STATED TASK: Where a line below holds the string "continues", copy that line.
--------------------------------------------------
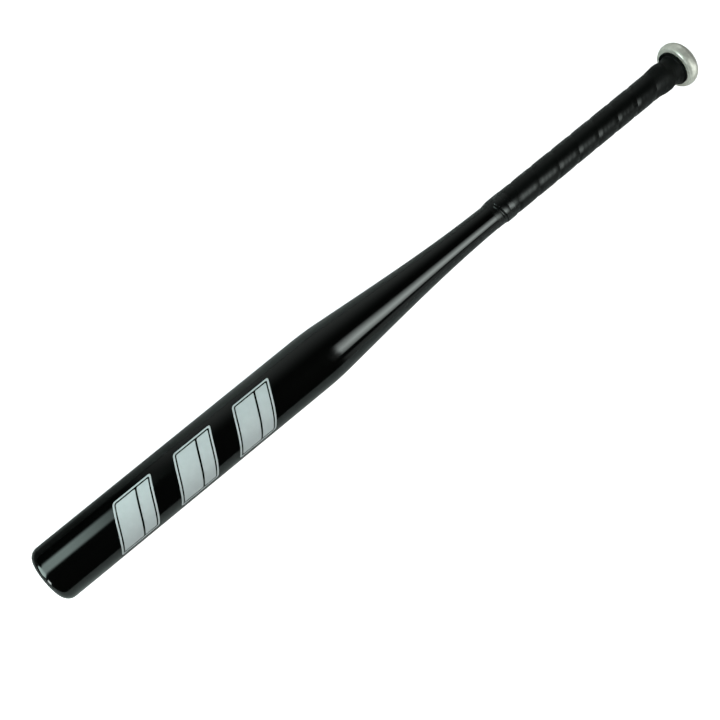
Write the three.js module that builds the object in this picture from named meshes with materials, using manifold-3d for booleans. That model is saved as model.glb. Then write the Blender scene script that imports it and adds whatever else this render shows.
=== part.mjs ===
// A one-piece aluminium baseball bat lying on its barrel, in millimetres, +Z up.
// The bat lies along X: barrel end at -X, knob at +X. Every piece is round about that axis, so it is
// drawn as a lathe profile whose stations are distances from the barrel's end face.
import * as THREE from 'three';
import { mergeVertices } from 'three/addons/utils/BufferGeometryUtils.js';
import Module from 'manifold-3d';

// Driving dimensions
const LENGTH = 813; // 32 in, end face to knob face
const BARREL_RADIUS = 28.5; // 2 1/4 in barrel
const BARREL_STRAIGHT = 323; // the barrel is a cylinder up to this station
const HANDLE_RADIUS = 13.3;
const SHOULDER_SLOPE = 0.09; // radius lost per millimetre just past the shoulder
const TAPER_END = 578; // the taper has become the straight handle here
const TAPER_ENTRY = 122; // how far each end of the taper pulls on its curve
const TAPER_EXIT = 92;
const BARREL_WALL = 1.8;
const HANDLE_WALL = 2.4;
const SIDES = 32; // flats around every round piece, one of them facing straight down
const GAP = 0.25; // left between pieces that touch

// Barrel end: the tube's rim is rolled inward over a plug
const RIM_RADIUS = 9.5;
const CAP_SKIRT_END = 24;
const CAP_WALL = 3;
const FOAM_LENGTH = 42;

// Knob end: tube, weld and cast knob
const TUBE_END = 775.5;
const WELD_ROOT = 3.4;
const WELD_WIDTH = 8.5;
const WELD_HEIGHT = 1.1;
const SPIGOT_LENGTH = 22;
const KNOB_RADIUS = 24.5;
const KNOB_RIM = 9; // radius of the knob's round edge
const KNOB_RIM_START = -42; // where the edge leaves the knob's inner face, in degrees
const NECK_END = 788;
const NECK_FLARE_RADIUS = 17.8;
const VENT_RADIUS = 3;
const VENT_HEAD_RADIUS = 5.2;
const VENT_HEAD_DEPTH = 1.6;
const VENT_STEM_LENGTH = 9;

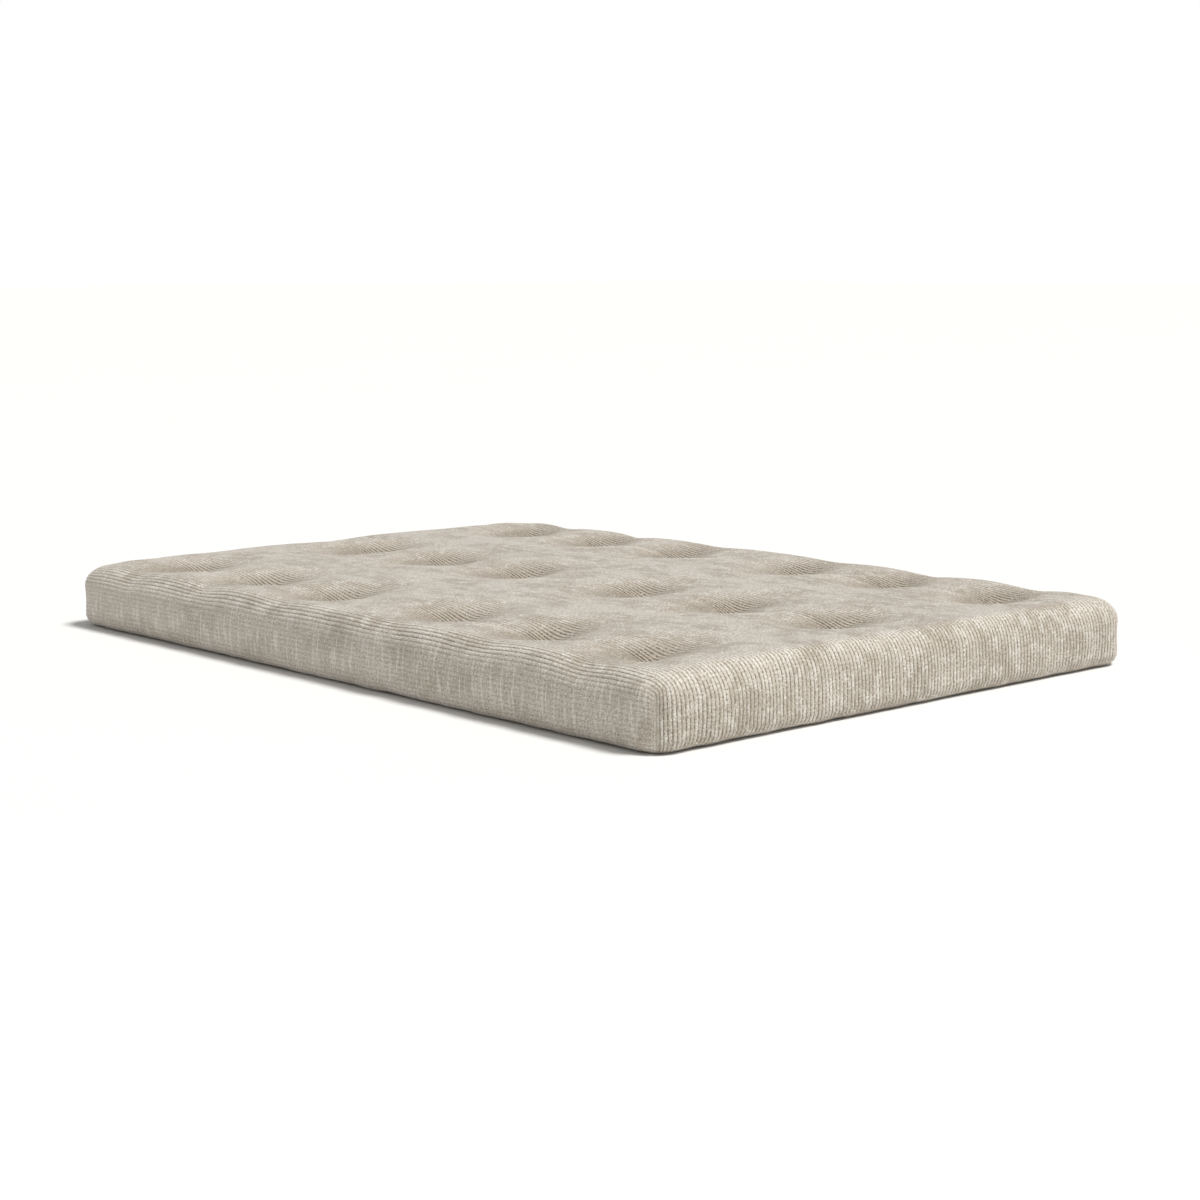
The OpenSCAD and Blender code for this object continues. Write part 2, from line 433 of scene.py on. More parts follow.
def blow_up(points, faces, held):
    """Runs a cloth simulation with air pressure and gives the points where they end."""
    frames = 20
    scene = bpy.context.scene
    mesh = bpy.data.meshes.new("trial_cover")
    mesh.from_pydata(points.tolist(), [], faces.tolist())
    trial = bpy.data.objects.new("trial_cover", mesh)
    scene.collection.objects.link(trial)
    trial.vertex_groups.new(name="held").add(held.tolist(), 1.0, "REPLACE")
    cloth = trial.modifiers.new("Filling pressure", "CLOTH")
    settings = cloth.settings
    settings.quality = 6
    settings.mass = 0.4
    settings.tension_stiffness = 20
    settings.compression_stiffness = 8
    settings.shear_stiffness = 4
    settings.bending_stiffness = 0.3
    # The pieces are cut a little larger than their shape.
    settings.shrink_min = -0.012
    settings.vertex_group_mass = "held"
    settings.use_pressure = True
    settings.uniform_pressure_force = 4
    settings.effector_weights.gravity = 0
    cloth.collision_settings.use_collision = False
    cloth.collision_settings.use_self_collision = False
    for number in range(1, frames + 1):
        scene.frame_set(number)
    shaped = trial.evaluated_get(bpy.context.evaluated_depsgraph_get()).data
    ends = np.zeros(len(points) * 3)
    shaped.vertices.foreach_get("co", ends)
    scene.frame_set(1)
    bpy.data.objects.remove(trial)
    bpy.data.meshes.remove(mesh)
    return ends.reshape(-1, 3)


def evened(values, faces):
    """Each point's values, averaged half and half with those round it."""
    total, count = np.zeros_like(values), np.zeros(len(values))
    for k in range(4):
        for here, there in ((faces[:, k], faces[:, k - 1]), (faces[:, k - 1], faces[:, k])):
            for axis in range(3):
                total[:, axis] += np.bincount(here, values[there, axis], len(values))
            count += np.bincount(here, minlength=len(values))
    return (values + total / np.maximum(count, 1)[:, None]) / 2


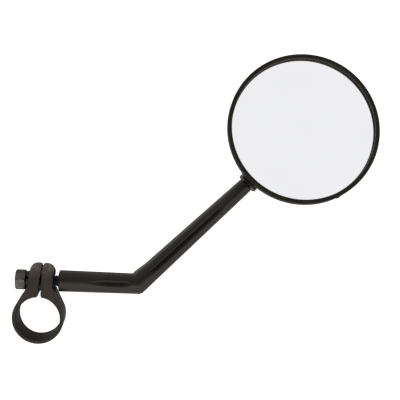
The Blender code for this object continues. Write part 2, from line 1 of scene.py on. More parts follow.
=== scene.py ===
--------------------------------------------------
THE COMPLETED TASK:
The OpenSCAD and Blender code for this object continues. Write part 2, from line 433 of scene.py on. More parts follow.
The Blender code for this object continues. Write part 2, from line 1 of scene.py on. More parts follow.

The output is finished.